Michael Gaedt tritt am Samstag in den Stuttgarter Wagenhallen auf – ohne Publikum. Zu sehen ist er aber im Live-Stream.

S-Nord - Da will jemand einen Witz erzählen auf der Bühne, bereitet sorgfältig die Pointe vor, die kommt dann auch sekundengenau – und aus dem Publikum kommt null Reaktion. Peinlicher geht es kaum noch für einen Bühnenkünstler. Doch wenn Michael Gaedt an diesem Samstag auf die große Bühne der Wagenhallen steigt, ist das nicht die große Ausnahme, sondern die absolute Regel. Denn mit ihm eingerechnet dürfen sich maximal fünf Leute in der großen Halle aufhalten. Und die haben vor allem damit zu tun, das Ganze in ein gutes Bild und in den richtigen Ton zu rücken. Das sind eben die Bedingungen, mit denen derzeit Kunst möglich ist. Das Publikum, die Fans, werden trotzdem ihren Spaß haben. Denn das Ganze wird live via Internet gesendet – als Live-Stream unter www.wh-home.tv, wo nun schon seit einigen Wochen immer mittwochs und samstags Bühnenkünstler live auftreten.

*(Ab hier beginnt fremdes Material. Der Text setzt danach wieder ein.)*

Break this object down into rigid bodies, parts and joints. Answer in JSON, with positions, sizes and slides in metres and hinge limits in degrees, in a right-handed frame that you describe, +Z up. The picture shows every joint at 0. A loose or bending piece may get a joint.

Figur mit vielen komischen Momenten

Wie Gaedt mit dieser Situation umgehen wird, darüber macht er sich nicht wirklich Gedanken. Sicher, in den 35 Jahren Kleine Tierschau, die Gaedt mit zwei Schulfreunden 1981 gründete, werden solche Momente wohl kaum vorgekommen sein. Aber Gaedt tritt ja ln den letzten zehn Jahren auch immer wieder in der ZDF-Krimiserie Soko Stuttgart auf als KfZ-Mechaniker Schrotti, auch das eine Figur mit vielen komischen Momenten. „Und da lacht oder applaudiert ja auch niemand bei den Dreharbeiten“, so Gaedt.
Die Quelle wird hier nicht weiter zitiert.